== Available data ==

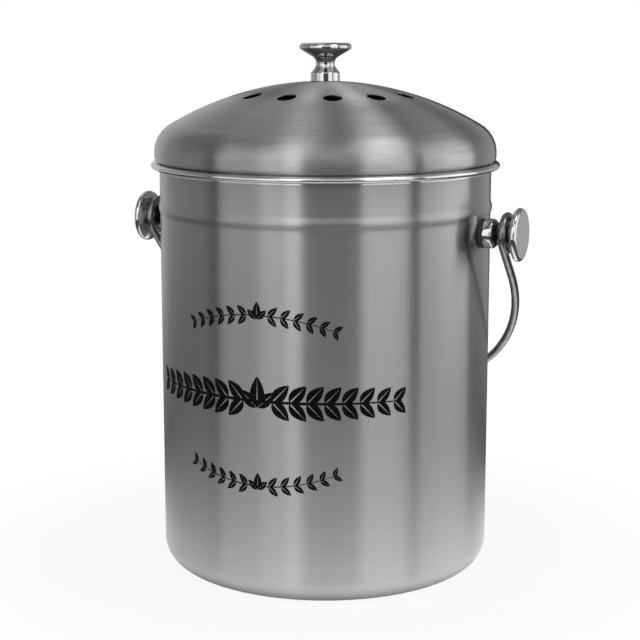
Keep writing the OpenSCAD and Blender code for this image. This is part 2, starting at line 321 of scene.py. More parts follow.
@dataclass(frozen=True)
class Chrome(Finish):
    """Bright chrome plate with a faint haze, and painted shade darkening the recess between a knob's collar
    and head.

    The recess reaches from neck_from to neck_to above the knob's base. The knob's axis is the
    upright one, or it lies along X at the height pivot_z.
    """

    base: float
    neck_from: float = 4.6 * MM
    neck_to: float = 17.8 * MM
    neck_r: float = 10 * MM
    # painted shade: the base colour of the recess between collar and head
    recess_shade_level: float = 0.16
    pivot_z: float = 0.0
    upright: bool = False
    clear_level: float = 0.66
    clear_warmth: float = -0.012
    dull_level: float = 0.594
    haze_scale: float = 90.0
    dull_fade: Fade = (0.35, 0.75)
    rough_fade: Fade = (0.45, 0.8)
    haze_rough: float = 0.05
    roughness: float = 0.04
    foot_fade: float = 0.5 * MM
    head_fade: float = 1 * MM
    side_fade: float = 3 * MM
    relief: float = 0.002 * MM

    def sockets(self, graph: Graph) -> dict[str, Wire | float]:
        """Works out the shader's sockets.

        Args:
            graph: The material's graph.

        Returns:
            Values and links by the socket's name.
        """
        whole = graph.position()
        x, y, z = graph.parts(whole)
        haze = graph.grain(whole, self.haze_scale, detail=3.0)
        clear = grey(self.clear_level, self.clear_warmth)
        plate = graph.mix(graph.smooth(haze, *self.dull_fade), clear, grey(self.dull_level))
        out = z if self.upright else graph.math("ABSOLUTE", x)
        across = x if self.upright else z - self.pivot_z
        foot = self.base + self.neck_from
        head = self.base + self.neck_to
        # Painted shade: this mask darkens the base colour in the recess between collar and head, where shade
        # falls.
        recess_shade = graph.smooth(out, foot, foot + self.foot_fade)
        recess_shade = recess_shade * graph.smooth(out, head, head - self.head_fade)
        reach = graph.length(y, across)
        recess_shade = recess_shade * graph.smooth(reach, self.neck_r + self.side_fade, self.neck_r - self.side_fade)
        return {
            "Metallic": 1.0,
            "Base Color": graph.mix(recess_shade, plate, grey(self.recess_shade_level)),
            "Roughness": self.roughness + graph.smooth(haze, *self.rough_fade) * self.haze_rough,
            "Normal": graph.bump(graph.grain(whole, FINE_SCALE), self.relief, strength=0.6),
        }


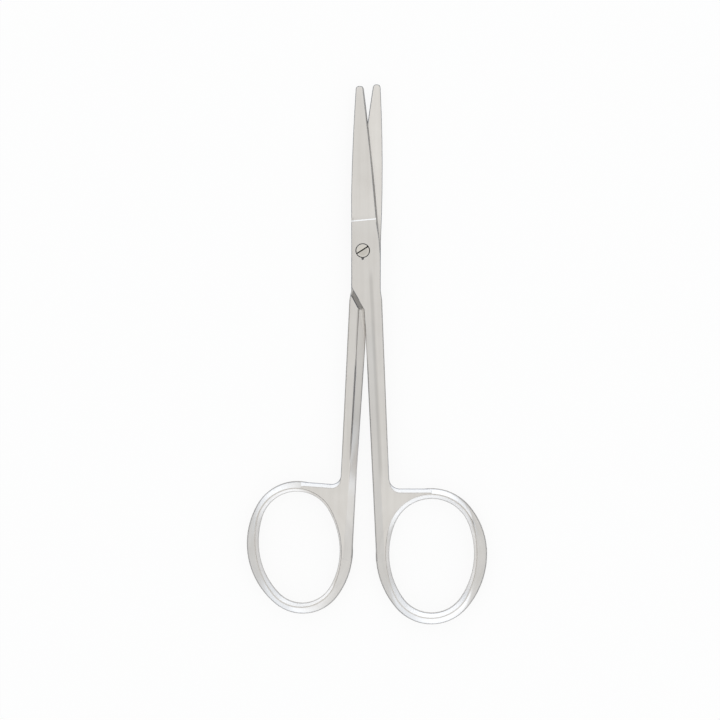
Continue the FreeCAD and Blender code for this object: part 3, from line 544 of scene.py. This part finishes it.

===

Requirement
Quote the material exactly, leaving nothing out.

Reply
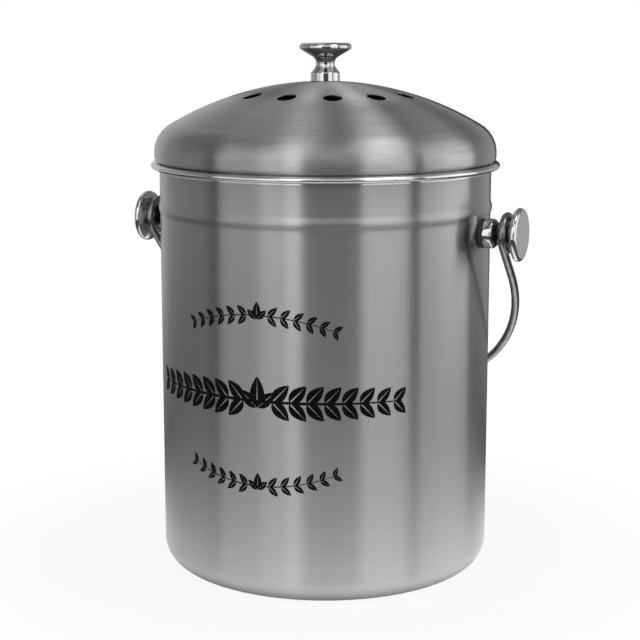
Keep writing the OpenSCAD and Blender code for this image. This is part 2, starting at line 321 of scene.py. More parts follow.
@dataclass(frozen=True)
class Chrome(Finish):
    """Bright chrome plate with a faint haze, and painted shade darkening the recess between a knob's collar
    and head.

    The recess reaches from neck_from to neck_to above the knob's base. The knob's axis is the
    upright one, or it lies along X at the height pivot_z.
    """

    base: float
    neck_from: float = 4.6 * MM
    neck_to: float = 17.8 * MM
    neck_r: float = 10 * MM
    # painted shade: the base colour of the recess between collar and head
    recess_shade_level: float = 0.16
    pivot_z: float = 0.0
    upright: bool = False
    clear_level: float = 0.66
    clear_warmth: float = -0.012
    dull_level: float = 0.594
    haze_scale: float = 90.0
    dull_fade: Fade = (0.35, 0.75)
    rough_fade: Fade = (0.45, 0.8)
    haze_rough: float = 0.05
    roughness: float = 0.04
    foot_fade: float = 0.5 * MM
    head_fade: float = 1 * MM
    side_fade: float = 3 * MM
    relief: float = 0.002 * MM

    def sockets(self, graph: Graph) -> dict[str, Wire | float]:
        """Works out the shader's sockets.

        Args:
            graph: The material's graph.

        Returns:
            Values and links by the socket's name.
        """
        whole = graph.position()
        x, y, z = graph.parts(whole)
        haze = graph.grain(whole, self.haze_scale, detail=3.0)
        clear = grey(self.clear_level, self.clear_warmth)
        plate = graph.mix(graph.smooth(haze, *self.dull_fade), clear, grey(self.dull_level))
        out = z if self.upright else graph.math("ABSOLUTE", x)
        across = x if self.upright else z - self.pivot_z
        foot = self.base + self.neck_from
        head = self.base + self.neck_to
        # Painted shade: this mask darkens the base colour in the recess between collar and head, where shade
        # falls.
        recess_shade = graph.smooth(out, foot, foot + self.foot_fade)
        recess_shade = recess_shade * graph.smooth(out, head, head - self.head_fade)
        reach = graph.length(y, across)
        recess_shade = recess_shade * graph.smooth(reach, self.neck_r + self.side_fade, self.neck_r - self.side_fade)
        return {
            "Metallic": 1.0,
            "Base Color": graph.mix(recess_shade, plate, grey(self.recess_shade_level)),
            "Roughness": self.roughness + graph.smooth(haze, *self.rough_fade) * self.haze_rough,
            "Normal": graph.bump(graph.grain(whole, FINE_SCALE), self.relief, strength=0.6),
        }


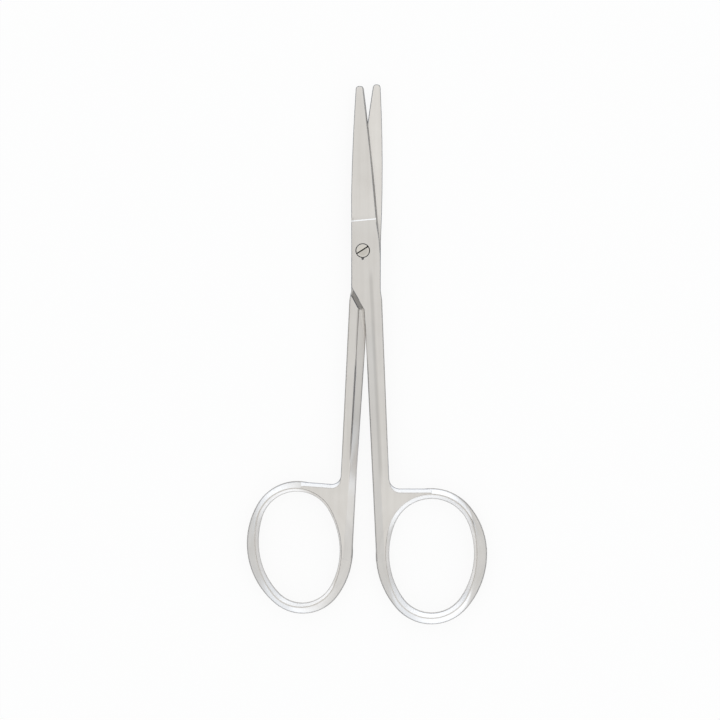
Continue the FreeCAD and Blender code for this object: part 3, from line 544 of scene.py. This part finishes it.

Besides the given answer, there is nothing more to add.